## BEGIN DATA

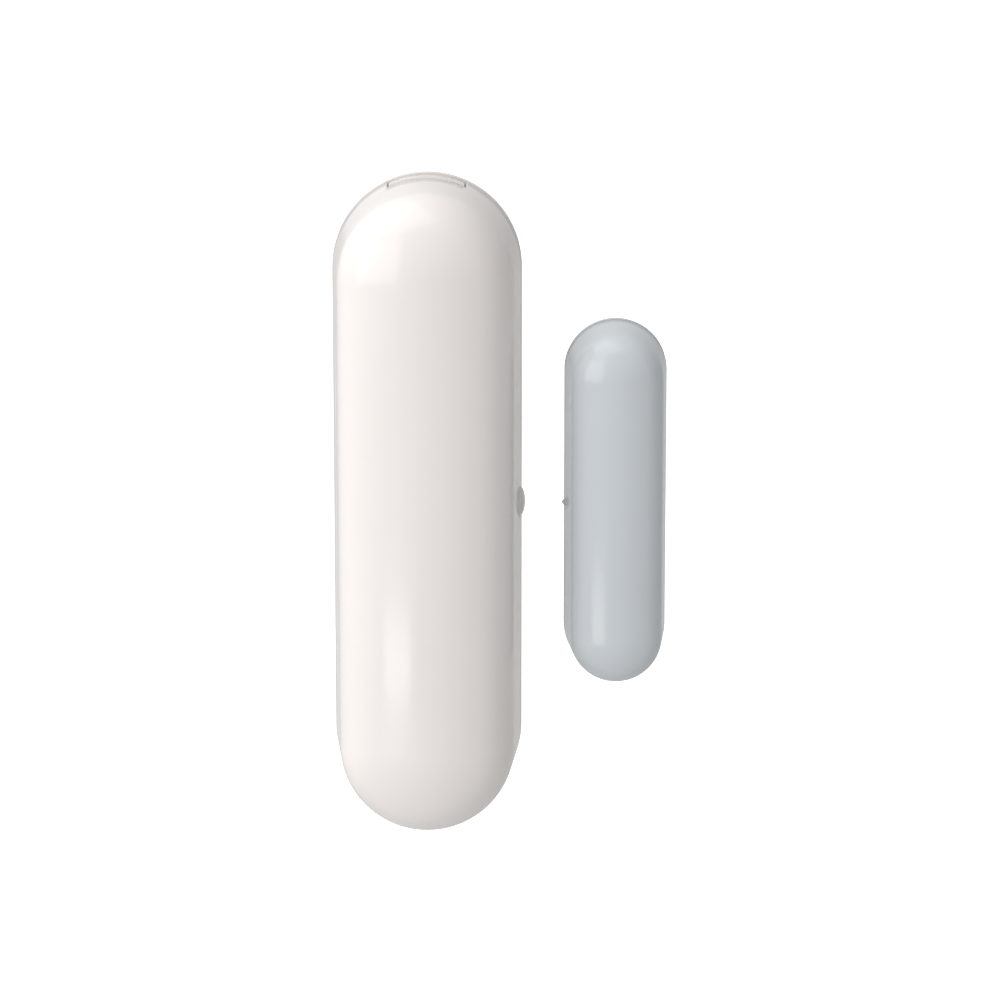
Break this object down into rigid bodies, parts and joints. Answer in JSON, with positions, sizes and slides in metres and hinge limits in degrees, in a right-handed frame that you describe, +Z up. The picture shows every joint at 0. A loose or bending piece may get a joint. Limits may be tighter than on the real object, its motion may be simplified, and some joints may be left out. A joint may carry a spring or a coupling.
{
  "type": "door contact sensor",
  "caption": "Two-piece wireless door contact sensor: a long pill-shaped sensor housing and a short magnet housing, both with domed snap covers.",
  "frame": {"origin": "middle of the sensor housing's mounting face, on the tape behind the wall plate", "axes": "+Z up along the housings, +Y into the wall, +X from the sensor towards the magnet"},
  "size_m": [0.0417, 0.02, 0.082],
  "materials": {
    "cover_white": "gloss",
    "base_white": "fine satin",
    "magnet_grey": "gloss",
    "magnet_base_grey": "fine satin",
    "tape_foam": "foam tape",
    "packing_foam": "open foam",
    "board_green": "solder mask over glass epoxy",
    "screw_steel": "zinc plated",
    "reed_tube": "clear green glass",
    "reed_metal": "nickel iron",
    "chip_black": "moulded",
    "shield_tin": "tinned",
    "capacitor_can": "drawn can",
    "cell_steel": "nickel plated",
    "cell_sleeve": "shrink sleeve",
    "cell_gasket": "card",
    "contact_nickel": "nickel plated spring strip",
    "antenna_metal": "pale brass",
    "led_body": "clear epoxy",
    "switch_black": "moulded",
    "button_plastic": "moulded",
    "magnet_ferrite": "sintered"
  },
  "bodies": {
    "sensor": {"rear_base": "base_white", "adhesive_pad": "tape_foam", "circuit_board": "board_green", "board_screws": "screw_steel", "reed_glass": "reed_tube", "reed_upper_lead": "reed_metal", "reed_lower_lead": "reed_metal", "microcontroller": "chip_black", "radio_chip": "chip_black", "radio_shield": "shield_tin", "crystal": "shield_tin", "capacitor": "capacitor_can", "status_led": "led_body", "surface_parts": "chip_black", "antenna": "antenna_metal", "pairing_switch": "switch_black", "tamper_switch": "switch_black", "tamper_spring": "contact_nickel", "battery_can": "cell_steel", "battery_sleeve": "cell_sleeve", "battery_cap": "cell_steel", "battery_gasket": "cell_gasket", "positive_contact": "contact_nickel", "negative_plate": "contact_nickel", "negative_spring": "contact_nickel", "return_strip": "contact_nickel"},
    "cover": {"front_cover": "cover_white"},
    "latch": {"release_latch": "cover_white"},
    "plunger": {"tamper_plunger": "button_plastic"},
    "button": {"pairing_button": "button_plastic"},
    "reed_blade": {"reed_moving_blade": "reed_metal"},
    "magnet": {"magnet_base": "magnet_base_grey", "bar_magnet": "magnet_ferrite", "magnet_foam": "packing_foam", "magnet_adhesive_pad": "tape_foam"},
    "magnet_cap": {"magnet_cover": "magnet_grey"}
  },
  "joints": [
    {"name": "cover_tilt", "type": "hinge", "parent": "sensor", "child": "cover", "pos_m": [0, -0.0022, -0.041], "axis": [1, 0, 0], "range_deg": [0, 25]},
    {"name": "latch_press", "type": "hinge", "parent": "sensor", "child": "latch", "pos_m": [0, -0.0025, 0.03985], "axis": [1, 0, 0], "range_deg": [0, 10], "stiffness_Nm_per_rad": 0.05},
    {"name": "tamper_travel", "type": "slide", "parent": "sensor", "child": "plunger", "axis": [0, 1, 0], "range_m": [0, 0.0012], "stiffness_N_per_m": 250, "deforming": ["tamper_spring"]},
    {"name": "pairing_press", "type": "slide", "parent": "sensor", "child": "button", "axis": [0, 1, 0], "range_m": [0, 0.00025], "stiffness_N_per_m": 800},
    {"name": "magnet_travel", "type": "slide", "parent": "sensor", "child": "magnet", "axis": [1, 0, 0], "range_m": [0, 0.04]},
    {"name": "reed_open", "type": "hinge", "parent": "sensor", "child": "reed_blade", "pos_m": [0.0077, -0.00752, -0.0052], "axis": [1, 0, 0], "range_deg": [0, 1.5]},
    {"name": "magnet_cap_pull", "type": "slide", "parent": "magnet", "child": "magnet_cap", "axis": [0, -1, 0], "range_m": [0, 0.012]}
  ],
  "couplings": [
    {"joint": "reed_open", "follows": "magnet_travel", "rad_per_m": 0.65}
  ]
}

## END DATA

→ **PROBLEM TO WORK ON**
Write out the material from the first line to the last, exactly.

→ **ANSWER BELOW**
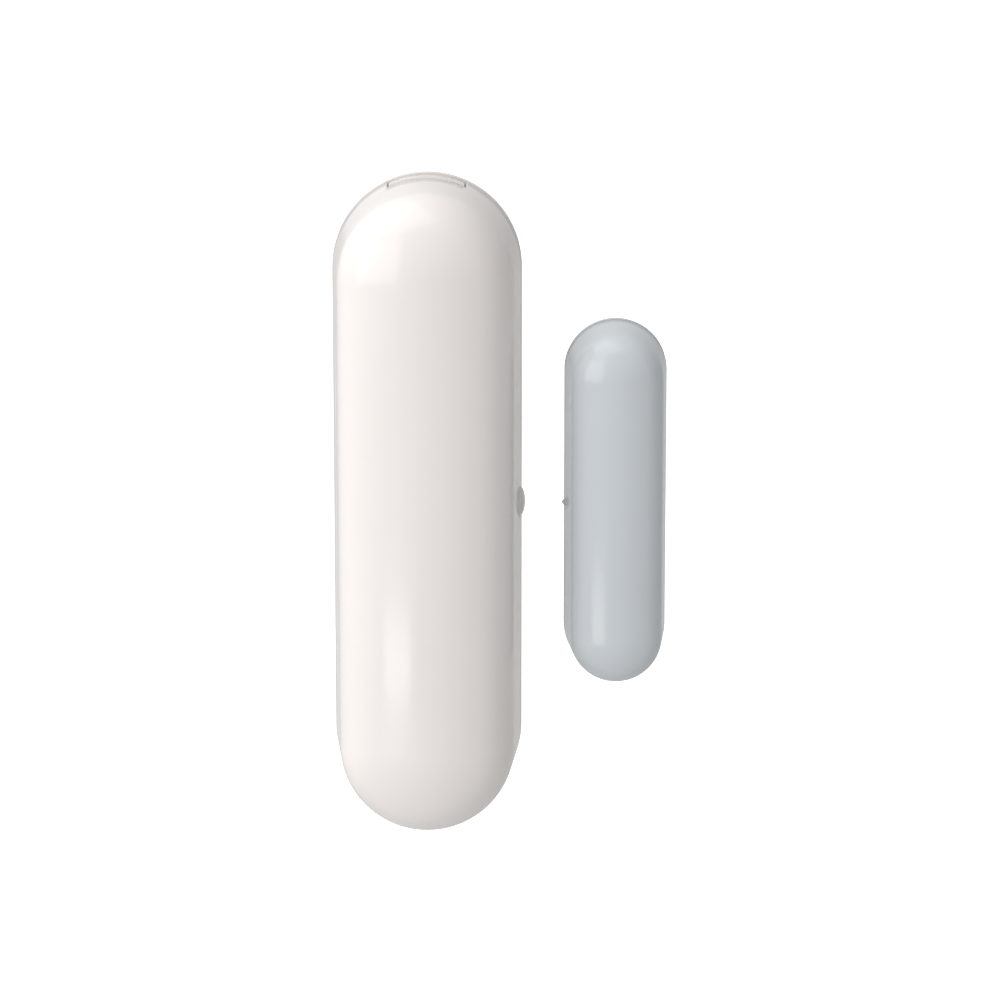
Break this object down into rigid bodies, parts and joints. Answer in JSON, with positions, sizes and slides in metres and hinge limits in degrees, in a right-handed frame that you describe, +Z up. The picture shows every joint at 0. A loose or bending piece may get a joint. Limits may be tighter than on the real object, its motion may be simplified, and some joints may be left out. A joint may carry a spring or a coupling.
{
  "type": "door contact sensor",
  "caption": "Two-piece wireless door contact sensor: a long pill-shaped sensor housing and a short magnet housing, both with domed snap covers.",
  "frame": {"origin": "middle of the sensor housing's mounting face, on the tape behind the wall plate", "axes": "+Z up along the housings, +Y into the wall, +X from the sensor towards the magnet"},
  "size_m": [0.0417, 0.02, 0.082],
  "materials": {
    "cover_white": "gloss",
    "base_white": "fine satin",
    "magnet_grey": "gloss",
    "magnet_base_grey": "fine satin",
    "tape_foam": "foam tape",
    "packing_foam": "open foam",
    "board_green": "solder mask over glass epoxy",
    "screw_steel": "zinc plated",
    "reed_tube": "clear green glass",
    "reed_metal": "nickel iron",
    "chip_black": "moulded",
    "shield_tin": "tinned",
    "capacitor_can": "drawn can",
    "cell_steel": "nickel plated",
    "cell_sleeve": "shrink sleeve",
    "cell_gasket": "card",
    "contact_nickel": "nickel plated spring strip",
    "antenna_metal": "pale brass",
    "led_body": "clear epoxy",
    "switch_black": "moulded",
    "button_plastic": "moulded",
    "magnet_ferrite": "sintered"
  },
  "bodies": {
    "sensor": {"rear_base": "base_white", "adhesive_pad": "tape_foam", "circuit_board": "board_green", "board_screws": "screw_steel", "reed_glass": "reed_tube", "reed_upper_lead": "reed_metal", "reed_lower_lead": "reed_metal", "microcontroller": "chip_black", "radio_chip": "chip_black", "radio_shield": "shield_tin", "crystal": "shield_tin", "capacitor": "capacitor_can", "status_led": "led_body", "surface_parts": "chip_black", "antenna": "antenna_metal", "pairing_switch": "switch_black", "tamper_switch": "switch_black", "tamper_spring": "contact_nickel", "battery_can": "cell_steel", "battery_sleeve": "cell_sleeve", "battery_cap": "cell_steel", "battery_gasket": "cell_gasket", "positive_contact": "contact_nickel", "negative_plate": "contact_nickel", "negative_spring": "contact_nickel", "return_strip": "contact_nickel"},
    "cover": {"front_cover": "cover_white"},
    "latch": {"release_latch": "cover_white"},
    "plunger": {"tamper_plunger": "button_plastic"},
    "button": {"pairing_button": "button_plastic"},
    "reed_blade": {"reed_moving_blade": "reed_metal"},
    "magnet": {"magnet_base": "magnet_base_grey", "bar_magnet": "magnet_ferrite", "magnet_foam": "packing_foam", "magnet_adhesive_pad": "tape_foam"},
    "magnet_cap": {"magnet_cover": "magnet_grey"}
  },
  "joints": [
    {"name": "cover_tilt", "type": "hinge", "parent": "sensor", "child": "cover", "pos_m": [0, -0.0022, -0.041], "axis": [1, 0, 0], "range_deg": [0, 25]},
    {"name": "latch_press", "type": "hinge", "parent": "sensor", "child": "latch", "pos_m": [0, -0.0025, 0.03985], "axis": [1, 0, 0], "range_deg": [0, 10], "stiffness_Nm_per_rad": 0.05},
    {"name": "tamper_travel", "type": "slide", "parent": "sensor", "child": "plunger", "axis": [0, 1, 0], "range_m": [0, 0.0012], "stiffness_N_per_m": 250, "deforming": ["tamper_spring"]},
    {"name": "pairing_press", "type": "slide", "parent": "sensor", "child": "button", "axis": [0, 1, 0], "range_m": [0, 0.00025], "stiffness_N_per_m": 800},
    {"name": "magnet_travel", "type": "slide", "parent": "sensor", "child": "magnet", "axis": [1, 0, 0], "range_m": [0, 0.04]},
    {"name": "reed_open", "type": "hinge", "parent": "sensor", "child": "reed_blade", "pos_m": [0.0077, -0.00752, -0.0052], "axis": [1, 0, 0], "range_deg": [0, 1.5]},
    {"name": "magnet_cap_pull", "type": "slide", "parent": "magnet", "child": "magnet_cap", "axis": [0, -1, 0], "range_m": [0, 0.012]}
  ],
  "couplings": [
    {"joint": "reed_open", "follows": "magnet_travel", "rad_per_m": 0.65}
  ]
}